Now this quote is incredibly pessimistic, but when you really think about why you want to leave a legacy or an impact, it makes you think about time in a different way. You don't think about it in the span of your measly 70ish years you have here. You think about just how long things could go on and how fast humans have evolved and learned.
In the grand scheme of things, you will die, and things created in your lifetime will be forgotten. So at the end of the day, what really matters? Why should you even try to do anything? Why should you finish writing that book? Is it because you are grasping to the chance of fame? Why does it matter when it will be short-lived and forgotten in a hundred years?

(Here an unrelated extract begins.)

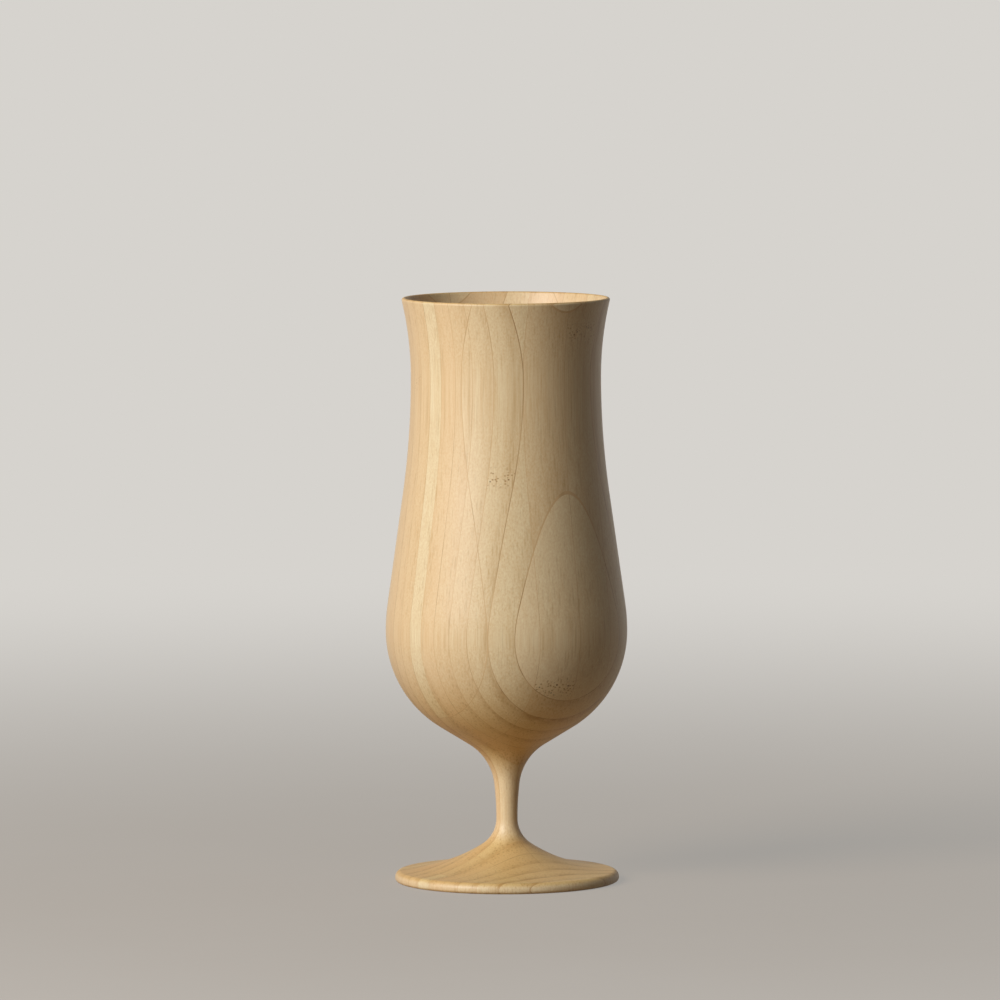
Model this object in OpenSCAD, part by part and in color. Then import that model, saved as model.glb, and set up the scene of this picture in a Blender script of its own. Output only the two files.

To me, I have chosen to believe in a higher power. I wouldn't say that I am religious but more spiritual. I do not try to convince other people to believe because I am not the best example of your everyday "Christian." I think the main reason is that the religion has been taken over by people who don't act as the Bible teaches, rather pointing out everyone's flaws while they have their own.
I see myself as someone who is aware of my own flaws and sins, and I don't try to tell people to ask for forgiveness because then I would just be pointing out their sins when I sin every day. I have a personal relationship with God, and I think that is what I should be focusing on rather than the things of this world. Now I am by no means someone to look up to or admire, but I try to be the person that God wants me to be. Every day I fail because I cannot let go of that thing, that feeling, that is holding me to this world.
I guess I'm just waiting to find my own "note" that will release me from this world.